Pour Anthony Schmidt, conservateur de la Bible et de la religion en Amérique pour le Musée de la Bible, cette citation «brise en quelque sorte nos idées sur ces abolitionnistes qui sont si progressistes. Beilby Porteus s'en tenait à des vues très racistes alors même qu'il luttait pour la liberté des esclaves africains dans ces colonies». C’est une maison londonienne qui publie pour la première fois la Bible des esclaves en 1807, au nom de la société Porteus. Les Psaumes qui expriment l’espoir d’une délivrance par Dieu de l’oppression, ainsi que le livre de l’Apocalypse, sont les grands absents de cette Bible. «C'est pourtant là que vous avez vraiment l'histoire du vainqueur, et c'est là que Dieu fait tout ce qui est juste et châtie», explique Seth Pollinger à propos de l’Apocalypse. Dans la Bible des esclaves, le livre de l’Exode ne fait pas mention du sauvetage des israélites de l'esclavage en Égypte, la libération qui donne d’ailleurs son titre au livre biblique en question. «C'est remarquable que les chapitres 19 et 20 y soient mentionnés. Car c'est là qu’est racontée l'apparition de Dieu sur le mont Sinaï. C’est là aussi qu'il donne sa loi, remarque Seth Pollinger. Les Dix Commandements correspondent au chapitre 20, mais il manque pourtant tout l'exode d'Égypte».
Un livre choc
Les spécialistes reconnaissent que cette Bible peu connue peut être une découverte choquante tant pour les étudiants que pour les visiteurs du musée. «Lorsqu'ils sont face à la Bible des esclaves pour la première fois, c'est un moment assez émouvant pour les étudiants», déclare Holly Hamby, professeure agrégée à l’Université de Fisk, qui utilise l'artefact pour enseigner dans son cours sur la Bible comme littérature. Bon nombre des étudiants de cette université historiquement noire sont chrétiens et afro-américains, dont la plupart sont des descendants d'esclaves, y compris ceux des colonies antillaises.
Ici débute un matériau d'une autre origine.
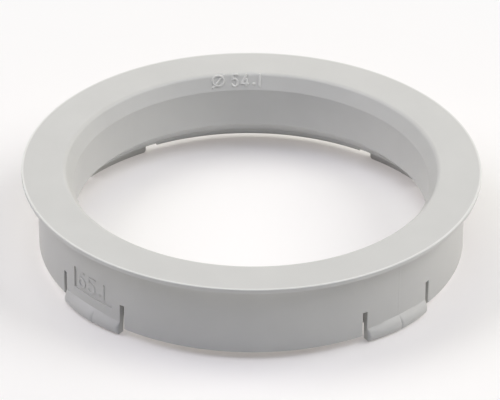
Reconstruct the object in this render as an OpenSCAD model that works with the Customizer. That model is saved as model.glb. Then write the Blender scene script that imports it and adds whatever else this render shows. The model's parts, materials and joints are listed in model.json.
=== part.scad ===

«C'est très perturbant pour leur système de croyances», ajoute Holly Hamby, qui enseigne actuellement à partir d'une version numérisée de la Bible des esclaves. Certains étudiants se demandent comment ils ont pu arriver à la foi chrétienne avec ce genre de Bible, peut-être dans leur passé. D'autres plongent plus profondément dans la Bible complète, y compris dans le récit de l'Exode. «Cela les amène à se poser beaucoup de questions, mais je pense aussi qu'il y a un lien puissant avec le texte. Très naturellement, voir les parties de la Bible qui ont été laissées de côté et qui ont été données à beaucoup de leurs ancêtres les incite à se concentrer davantage sur ces parties», observe-t-elle.
Ouvrir le débat
Le musée prévoit des conférences et des tables rondes pour explorer davantage cet artefact inhabituel et ses significations complexes. Seth Pollinger espère que ces événements donneront l'occasion à une plus grande diversité de visiteurs, noirs et blancs, de participer aux discussions, tout comme les chercheurs blancs et noirs ont travaillé ces derniers mois sur l'exposition. «Cette exposition va déstabiliser les gens. Elle va les déranger et pas un groupe plutôt qu’un autre», déclare Seth Pollinger, qui espère que l'apprentissage de cette partie de l'histoire biblique favorisera une meilleure compréhension. Dans une citation présentée dans l'exposition, Brad Braxton, directeur du Centre d’étude des pratiques religieuses afro-américaines du Musée national de l’histoire et de la culture afro-américaines, déclare : «Cette relique religieuse nous oblige à nous attaquer à une question intemporelle: Dans notre interprétation de la Bible, le résultat final est-il la domination ou la libération?»
Holly Hamby a suggéré que l'exposition mette en avant les voix actuelles des élèves de l’Université de Fisk, incluant une vidéo où ils discutent des questions entourant le point de vue controversé sur la Bible. «Nous leur avons posé une série de questions. Ma préférée reste: Pensez-vous que cette Bible est encore le bon livre? Pour ma part, c'est un bon livre. Je crois toujours à la Bible dans son ensemble, mais pas à cette version», avoue Holly Hamby.